The relationship is compared to various concepts from the world's spiritual traditions. The text draws parallels to the Hindu atman (the divine self within), the ancient Egyptian ka (the spiritual double), and the biblical teaching that human beings are "made in the image of God." The Urantia Book interprets all of these as imperfect references to the same underlying reality: a literal divine presence indwelling each human mind.
Soul Development
Perhaps the most important function of the Thought Adjuster is its role in soul creation. The Urantia Book teaches that the soul is not something humans are born with but something that grows through the interaction between the divine Adjuster and the human will. Every time a person makes a moral choice aligned with truth, beauty, or goodness, the soul develops. The Adjuster is described as one "parent" of the soul, with the human will serving as the other.
This teaching carries significant implications for the afterlife. The degree to which a person cooperates with their Adjuster during mortal life determines the degree to which their soul develops. A soul that has grown sufficiently survives death and continues its journey through the morontia worlds. A soul that has not developed (through persistent rejection of spiritual leading) eventually ceases to exist, a concept the book calls "second death" rather than eternal punishment.
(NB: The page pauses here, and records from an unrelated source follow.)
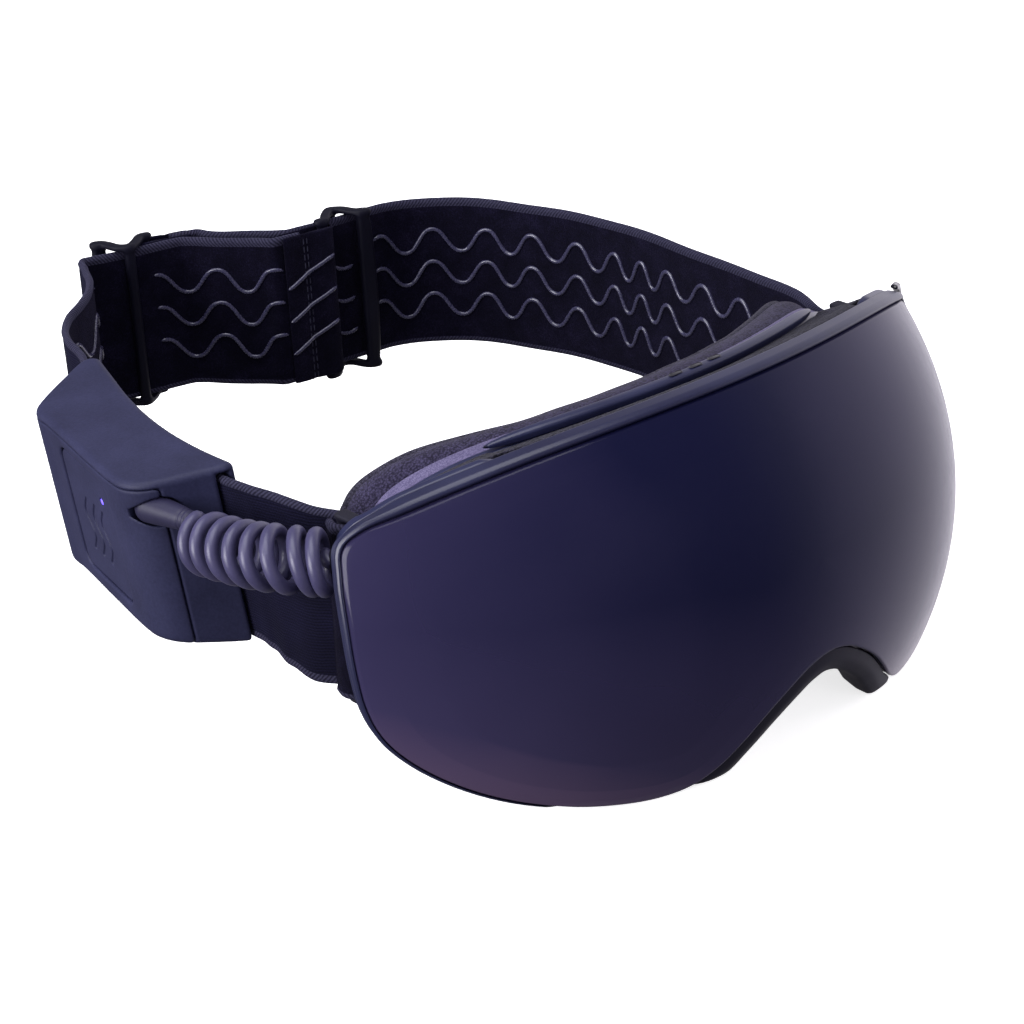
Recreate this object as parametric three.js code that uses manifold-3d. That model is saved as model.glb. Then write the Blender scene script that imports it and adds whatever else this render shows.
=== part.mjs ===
// Ski goggles with a strap-mounted battery pack and a coiled lead.
// Units are millimetres, +Z up.  The wearer looks along -Y, +X is the wearer's left.
// The model origin is the face seat: centre plane, rear face of the face foam at the
// brow, half height of the lens.  Everything is drawn in a datum frame whose origin is
// the foremost point of the lens (y = 0) at the height of its lowest edge (z = 0).

import * as THREE from 'three';
import { mergeVertices } from 'three/addons/utils/BufferGeometryUtils.js';
import Module from 'manifold-3d';

const wasm = await Module();
wasm.setup();

// ---------------------------------------------------------------- driving dimensions
const SEAT_Y = 52;            // face seat behind the foremost lens point
const SEAT_Z = 40;            // face seat above the lowest lens edge
const LENS_A = 112.5;         // lens ellipsoid half axis across (x)
const LENS_B = 119;           // lens ellipsoid half axis front to back (y)
const LENS_C = 90.3;          // lens ellipsoid half axis up (z)
const LENS_CZ = 27.5;         // height of the ellipsoid's centre
const LENS_T = 1.3;           // outer lens thickness
const INNER_T = 0.9;          // inner lens thickness
const LENS_GAP = 3.0;         // space between the two lenses
const STATIONS = 80;          // stations round the lens outline
const RIM_LIP = 2.0;          // width of the rim outside the lens edge
const RIM_BACK = 4.4;         // rear of the lens rim behind the lens edge
const FRAME_FRONT = 4.7;      // front of the face frame behind the lens edge
const FLANGE_T = 2.4;         // thickness of the frame's front flange
const FOAM_STACK = 13.2;      // base foam + mid foam + fleece
const STRAP_W = 40;           // strap width
const STRAP_T = 1.6;          // strap thickness
const STRAP_Z0 = 20;          // lower edge of the strap
const SLIDER_W = 14.4;        // three-bar slider, along the strap
const SLIDER_H = 43.6;        // three-bar slider, height
const PACK_Z0 = 18.8;         // battery pack, lower face
const PACK_Z1 = 62.2;         // battery pack, upper face
const PACK_TILT = -6.5;       // battery pack's lean, degrees, top outward
const CORD_D = 3.0;           // cord diameter
const COIL_OD = 14.0;         // outer diameter of the coiled stretch

// ---------------------------------------------------------------- helpers
const V3 = (x, y, z) => new THREE.Vector3(x, y, z);
const V2 = (x, y) => new THREE.Vector2(x, y);
const lerp = (a, b, t) => a + (b - a) * t;
const clamp = (v, a = 0, b = 1) => Math.max(a, Math.min(b, v));
const smooth = (v) => { const t = clamp(v); return t * t * (3 - 2 * t); };

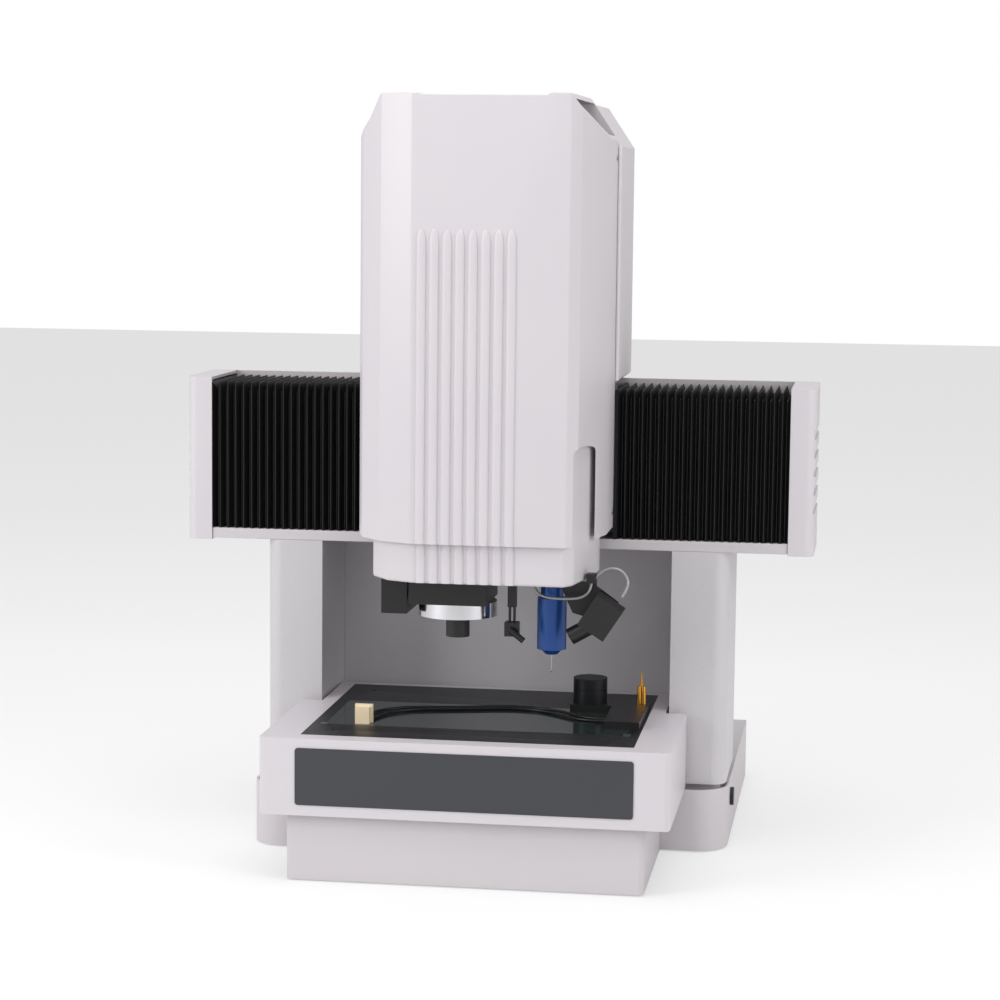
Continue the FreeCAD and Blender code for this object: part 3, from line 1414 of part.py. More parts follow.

The Jesus Narrative: Departures from Traditional Christianity
Part IV of the Urantia Book contains what is arguably its most provocative content: a detailed, year-by-year biography of Jesus that diverges from traditional Christian teaching in several fundamental ways. Understanding these departures is essential for anyone approaching the text from a background in conventional Christianity.
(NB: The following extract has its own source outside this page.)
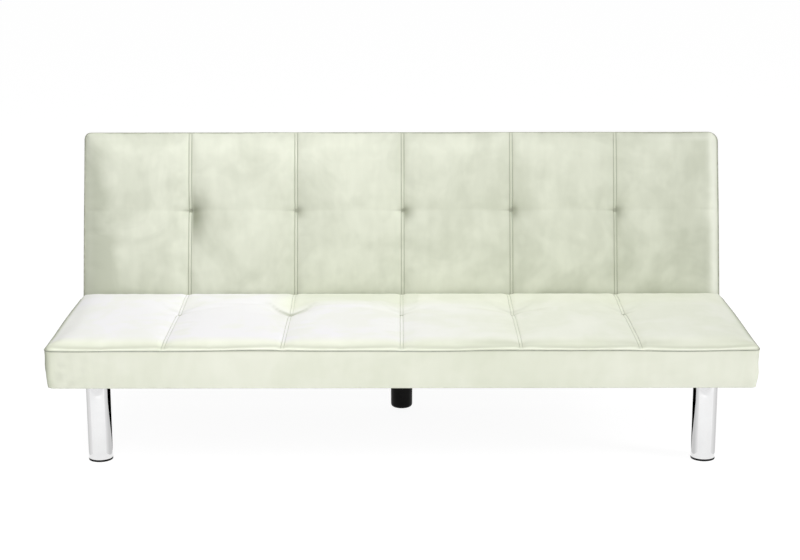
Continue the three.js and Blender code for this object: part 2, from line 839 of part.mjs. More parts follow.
// The bracket on the back's side rail, with the riveted pawl pin and the spring's hook
function backBracket(side) {
  const pivot = new THREE.Vector2(0, 0);
  const pin = new THREE.Vector2(pawlReach, 0);
  const end = new THREE.Vector2(armReach, -armDrop);
  const anchor = new THREE.Vector2(anchorReach, -anchorDrop);
  const lobe = pin.clone().lerp(end, (anchorReach - pawlReach) / (armReach - pawlReach));
  const outer = backPlateX + plateThickness;
  const links = [
    link(pivot, backHeadRadius, pin, backKneeRadius),
    link(pin, backKneeRadius + overlap, end, armEnd),
    link(lobe, lobeRadius, anchor, anchorRadius),
  ].map((shape) => sidePrism(side, shape, backPlateX, outer));
  const pinHead = seatPlateX - seating - rivetHeadHeight;
  const rivet = sideTurned(side, [
    [0, pinHead],
    [rivetHeadRadius - rivetHeadHeight / 2, pinHead],
    [rivetHeadRadius, pinHead + rivetHeadHeight / 2],
    [rivetHeadRadius, pinHead + rivetHeadHeight],
    [pawlPinRadius, pinHead + rivetHeadHeight],
    [pawlPinRadius, backPlateX + plateThickness / 2],
    [0, backPlateX + plateThickness / 2],
  ], smallSegments).translate(0, pin.x, pin.y);
  const hook = sideBar(side, hookRadius, hingeX - hookOverhang, backPlateX + plateThickness / 2);
  const screws = armScrewShares.map((share) => {
    const place = pin.clone().lerp(end, share);
    return sideTurned(side, [
      [0, backPlateX - screwHeadHeight],
      [screwHeadRadius / 2, backPlateX - screwHeadHeight],
      [screwHeadRadius, backPlateX - screwHeadHeight / 2],
      [screwHeadRadius, backPlateX + screwHeadHeight],
      [0, backPlateX + screwHeadHeight],
    ], smallSegments).translate(0, place.x, place.y);
  });
  const whole = join(...links, rivet, hook.translate(0, anchor.x, anchor.y), ...screws);
  const hole = sideBar(side, pivotRadius + turning, backPlateX - overrun, outer + overrun, roundSegments);
  return cut(whole, hole).translate(0, pivotInset, pivotInPad);
}

// The pawl about its own pin, as it lies when the nose is in a notch
function pawl(side) {
  const pin = new THREE.Vector2(0, 0);
  const tip = polar(rootRadius + noseClearance, noseAngle).sub(new THREE.Vector2(pawlReach, 0));
  const knee = polar(rootRadius + noseClearance + noseLength, noseAngle).sub(new THREE.Vector2(pawlReach, 0));
  const aside = polar(noseWidth / 2, noseAngle + 90);
  const nose = new THREE.Shape([
    tip.clone().sub(aside),
    knee.clone().sub(aside),
    knee.clone().add(aside),
    tip.clone().add(aside),
  ]);
  const tail = new THREE.Vector2(pawlTailReach, -pawlTailDrop);
  const outer = seatPlateX + plateThickness;
  const arms = [nose, link(pin, pawlBoss, knee, pawlKnee), link(pin, pawlBoss - overlap, tail, pawlKnee)];
  const hook = sideBar(side, hookRadius, hingeX - hookOverhang, seatPlateX + plateThickness / 2);
  const whole = join(
    ...arms.map((shape) => sidePrism(side, shape, seatPlateX, outer)),
    hook.translate(0, tail.x, tail.y),
  );
  const bore = sideBar(side, pawlPinRadius + turning, seatPlateX - overrun, outer + overrun);
  return cut(whole, bore);
}

// The spring between the pawl's tail and the bracket's hook, in the back's frame
function pawlSpring(side) {
  const tail = new THREE.Vector2(pawlTailReach, -pawlTailDrop).rotateAround(new THREE.Vector2(), radians(pawlLift));
  const from = new THREE.Vector3(0, pawlReach + tail.x, tail.y);
  const to = new THREE.Vector3(0, anchorReach, -anchorDrop);
  const way = to.clone().sub(from).normalize();
  const clear = hookRadius + seating;
  const length = from.distanceTo(to) - 2 * clear;
  const lead = (length - springCurls * springPitch) / 2;
  const out = axes[across];
  const up = way.clone().cross(out);
  const points = [];
  const sideways = [];
  function addPoint(place, radius, turn) {
    const radial = out.clone().multiplyScalar(Math.cos(turn)).addScaledVector(up, Math.sin(turn));
    points.push(from.clone().addScaledVector(way, clear + place).addScaledVector(radial, radius));
    sideways.push(radial);
  }
  addPoint(0, 0, 0);
  addPoint(lead - springPitch / 2, 0, 0);
  const steps = springCurls * curlSteps;
  for (let step = 0; step <= steps; step += 1) {
    const swell = Math.min(1, (2 * step) / curlSteps, (2 * (steps - step)) / curlSteps);
    addPoint(lead + (springPitch * step) / curlSteps, springRadius * swell, (2 * Math.PI * step) / curlSteps);
  }
  addPoint(length - lead + springPitch / 2, 0, 0);
  addPoint(length, 0, 0);
  if (side > 0) console.log('pawl spring, least gap to itself:', leastGap(points, springWire).toFixed(2), 'mm');
  const springX = side * (seatPlateX - seating - springRadius - springWire);
  return wire(points, sideways, springWire).translate(springX, pivotInset, pivotInPad);
}

function hexagon(radius) {
  const step = fullTurn / hexagonSides;
  return new THREE.Shape(Array.from({ length: hexagonSides }, (_, corner) => polar(radius, step * corner)));
}

for (const [name, side] of [['left', -1], ['right', 1]]) {
  piece(seatGroup, `${name}_seat_bracket`, seatBracket(side), zincSteel);
  piece(backPad, `${name}_back_bracket`, backBracket(side), zincSteel);

  const nutLow = backPlateX + plateThickness + seating;
  const headHigh = seatPlateX - seating;
  const bolt = sideTurned(side, [
    [0, headHigh - boltHeadHeight],
    [boltHeadRadius - boltHeadHeight / 2, headHigh - boltHeadHeight],
    [boltHeadRadius, headHigh - boltHeadHeight / 2],
    [boltHeadRadius, headHigh],
    [pivotRadius, headHigh],
    [pivotRadius, nutLow + nutHeight + seating],
    [0, nutLow + nutHeight + seating],
  ]);
  const nutOutline = hexagon(nutRadius);
  nutOutline.holes.push(disc(new THREE.Vector2(0, 0), pivotRadius + turning));
  const nut = sidePrism(side, nutOutline, nutLow, nutLow + nutHeight);
  piece(seatGroup, `${name}_pivot_bolt`, bolt.translate(0, pivotY, pivotZ), zincSteel);
  piece(seatGroup, `${name}_pivot_nut`, nut.translate(0, pivotY, pivotZ), zincSteel);

  const pawlPivot = new THREE.Group();
  pawlPivot.position.set(0, pivotInset + pawlReach, pivotInPad);
  pawlPivot.rotation.x = radians(pawlLift);
  backPad.add(pawlPivot);
  piece(pawlPivot, `${name}_pawl`, pawl(side), zincSteel);
  piece(backPad, `${name}_pawl_spring`, pawlSpring(side), springSteel);
}

// Back: the same build as the seat, lying on its rear face from the hinge end to the top

const nutPocket = nutHeight + nutPocketClearance;
const sides = [-1, 1];

function nutPockets() {
  return sides.map((side) => (
    sideBar(side, nutRadius + nutPocketClearance, sideRailX - overrun, sideRailX + nutPocket, roundSegments)
      .translate(0, pivotInset, pivotInPad)
  ));
}

function hingeNotches() {
  const low = [-overrun, -overrun];
  const high = [pivotInset + notchReach, pivotInPad + notchTop];
  return sides.map((side) => sideBlock(side, notchX, sideRailX, low, high));
}

const backRailLow = clothThickness + seating;
const backRailHigh = backRailLow + backRailHeight;
const strapLow = backRailHigh + seating;
const backEndLow = coverHingeWall + seating;
const topRailHigh = backLength - coverFreeWall - seating;
const topRailLow = topRailHigh - railWidth;
const innerRailOuter = notchX - seating;
const innerRailInner = innerRailOuter - railWidth;

piece(backPad, 'back_cover', cut(padSolid(backPadForm), padPocket(backPadForm), ...hingeNotches()), velvet);

const backFoam = block(
  [-sideRailOuter, backEndLow, strapLow + strapThickness + seating],
  [sideRailOuter, topRailHigh, backThickness - coverTopWall - seating],
);
piece(backPad, 'back_foam', cut(backFoam, ...hingeNotches(), ...nutPockets()), foam);

const backCloth = block([-sideRailOuter, backEndLow, 0], [sideRailOuter, topRailHigh, clothThickness]);
piece(backPad, 'back_cloth', cut(backCloth, ...hingeNotches()), blackCloth);

function backRail(name, left, right, low, high, axis) {
  piece(backPad, name, board([left, low, backRailLow], [right, high, backRailHigh], axis), pine);
}

const bottomRailHigh = backEndLow + railWidth;
const bottomRailSpan = innerRailInner - seating;
backRail('back_top_rail', -sideRailOuter, sideRailOuter, topRailLow, topRailHigh, across);
backRail('back_bottom_rail', -bottomRailSpan, bottomRailSpan, backEndLow, bottomRailHigh, across);
backRail('back_centre_rail', -railWidth / 2, railWidth / 2, bottomRailHigh + seating, topRailLow - seating, along);
backRail('back_left_inner_rail', -innerRailOuter, -innerRailInner, backEndLow, topRailLow - seating, along);
backRail('back_right_inner_rail', innerRailInner, innerRailOuter, backEndLow, topRailLow - seating, along);

const pockets = nutPockets();
sides.forEach((side, index) => {
  const name = side < 0 ? 'back_left_rail' : 'back_right_rail';
  const left = Math.min(side * sideRailX, side * sideRailOuter);
  const low = [left, backEndLow, backRailLow];
  const rail = board(low, [left + railWidth, topRailLow - seating, backRailHigh], along);
  piece(backPad, name, cut(rail, pockets[index]), pine);
});

strapShares.forEach((share, index) => {
  const low = share * backLength - strapWidth / 2;
  piece(backPad, index === 0 ? 'back_strap_lower' : 'back_strap_upper', block(
    [-sideRailOuter, low, strapLow],
    [sideRailOuter, low + strapWidth, strapLow + strapThickness],
  ), webbing);
});

// The origin lies on the floor, below the middle of the whole sofa

sofa.updateMatrixWorld(true);
const bounds = new THREE.Box3().setFromObject(sofa, true);
sofa.position.y = -(bounds.min.y + bounds.max.y) / 2;
sofa.updateMatrixWorld(true);
const pivotPlace = backPivot.getWorldPosition(new THREE.Vector3());
console.log('pivot:', pivotPlace.toArray().map((value) => value.toFixed(3)).join(' '));
console.log('height:', bounds.max.z.toFixed(1), 'depth:', (bounds.max.y - bounds.min.y).toFixed(1));

export default sofa;
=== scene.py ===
# Click clack sofa bed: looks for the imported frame. Lengths in metres, angles in degrees.
import math
import bpy
import numpy as np
from mathutils import Matrix, Vector
from mathutils.bvhtree import BVHTree


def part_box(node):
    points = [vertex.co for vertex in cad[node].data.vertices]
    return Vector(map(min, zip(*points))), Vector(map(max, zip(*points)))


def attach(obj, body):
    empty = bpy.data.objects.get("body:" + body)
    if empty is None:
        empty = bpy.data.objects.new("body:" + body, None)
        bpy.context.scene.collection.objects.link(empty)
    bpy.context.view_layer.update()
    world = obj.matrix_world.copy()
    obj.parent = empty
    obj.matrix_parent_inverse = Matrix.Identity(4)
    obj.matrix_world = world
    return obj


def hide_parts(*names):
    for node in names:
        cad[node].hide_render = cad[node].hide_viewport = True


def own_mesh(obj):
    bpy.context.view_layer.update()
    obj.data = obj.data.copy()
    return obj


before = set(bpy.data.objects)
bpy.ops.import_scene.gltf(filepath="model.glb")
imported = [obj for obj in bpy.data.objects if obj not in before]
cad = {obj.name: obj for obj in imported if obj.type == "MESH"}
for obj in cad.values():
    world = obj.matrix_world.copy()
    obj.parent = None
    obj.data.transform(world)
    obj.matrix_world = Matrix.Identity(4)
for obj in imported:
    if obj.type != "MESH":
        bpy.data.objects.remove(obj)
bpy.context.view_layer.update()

# Small helpers for pieces

def report(words):
    print("sofa bed:", words)


def clearSelection():
    if bpy.context.object and bpy.context.object.mode != "OBJECT":
        bpy.ops.object.mode_set(mode="OBJECT")
    bpy.ops.object.select_all(action="DESELECT")


def pickOnly(piece):
    clearSelection()
    piece.select_set(True)
    bpy.context.view_layer.objects.active = piece


def bakePlace(piece):  # the place goes into the mesh, and the object back to the origin
    pickOnly(piece)
    bpy.ops.object.transform_apply(location=True, rotation=True, scale=True)
    return piece


def applyAll(piece):
    pickOnly(piece)
    for modifier in list(piece.modifiers):
        bpy.ops.object.modifier_apply(modifier=modifier.name)
    return piece


def smooth(piece, angle):
    pickOnly(piece)
    bpy.ops.object.shade_smooth_by_angle(angle=math.radians(angle))
    return piece


def paint(piece, material):
    piece.data.materials.clear()
    piece.data.materials.append(material)
    return piece


def meshPiece(name, points, faces):
    mesh = bpy.data.meshes.new(name)
    mesh.from_pydata([tuple(point) for point in points], [], faces)
    mesh.update()
    piece = bpy.data.objects.new(name, mesh)
    bpy.context.scene.collection.objects.link(piece)
    return piece


def pointsOf(piece):
    places = np.zeros(len(piece.data.vertices) * 3)
    piece.data.vertices.foreach_get("co", places)
    return places.reshape(-1, 3)


def takeShape(piece):  # points and faces to copy many times; the piece itself goes
    points, faces = pointsOf(piece), [list(face.vertices) for face in piece.data.polygons]
    bpy.data.objects.remove(piece)
    return points, faces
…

Jesus as Michael of Nebadon
The Urantia Book identifies Jesus as the human incarnation of Michael of Nebadon, a Paradise Creator Son. In the book's cosmology, there are more than 700,000 Creator Sons throughout the cosmos, each responsible for creating and governing a local universe. Michael's incarnation on Earth was the seventh and final bestowal experience required for him to achieve full sovereignty over Nebadon. He is not presented as the second person of the Trinity (as in orthodox Christianity) but as the sovereign of a specific domain within the larger cosmic hierarchy.
The Virgin Birth and Miracles
The book states that Jesus was born through natural means of conception. The virgin birth is rejected as a later addition to the record. Similarly, some miracles described in the gospels are denied. Jesus is not depicted as walking on water, for instance. The text does acknowledge that certain extraordinary events occurred during his ministry but attributes them to the operation of natural but poorly understood spiritual laws rather than to arbitrary suspension of physical reality.
Crucifixion and Atonement
One of the sharpest departures from mainstream Christianity concerns the meaning of the crucifixion. The Urantia Book explicitly rejects the doctrine of atonement, the teaching that Jesus died as a sacrifice to pay for human sin. Instead, the book presents the crucifixion as the result of the fears and political calculations of religious leaders who regarded Jesus' teachings as a threat to their authority. Jesus' death is portrayed as a consequence of human cruelty and institutional self-preservation, not as a cosmic transaction between God and humanity.
The Resurrection
The resurrection is affirmed but reinterpreted. Jesus is described as having risen in a "morontia" form, a transitional state between material and spiritual existence. His physical body was removed from the tomb by celestial beings and dissolved through an accelerated natural process. The resurrected Jesus appeared to his followers in this new form before eventually departing Earth and returning to his status as sovereign of Nebadon.
Teachings of the Kingdom
The book presents Jesus' core teaching as the "fatherhood of God and the brotherhood of man," emphasizing personal relationship with God, the value of each individual, and the progressive spiritual transformation of society through individual growth rather than institutional religion. The religion of Jesus (his personal faith and practice) is distinguished from the religion about Jesus (the theological system that developed after his death), with the former presented as the authentic message.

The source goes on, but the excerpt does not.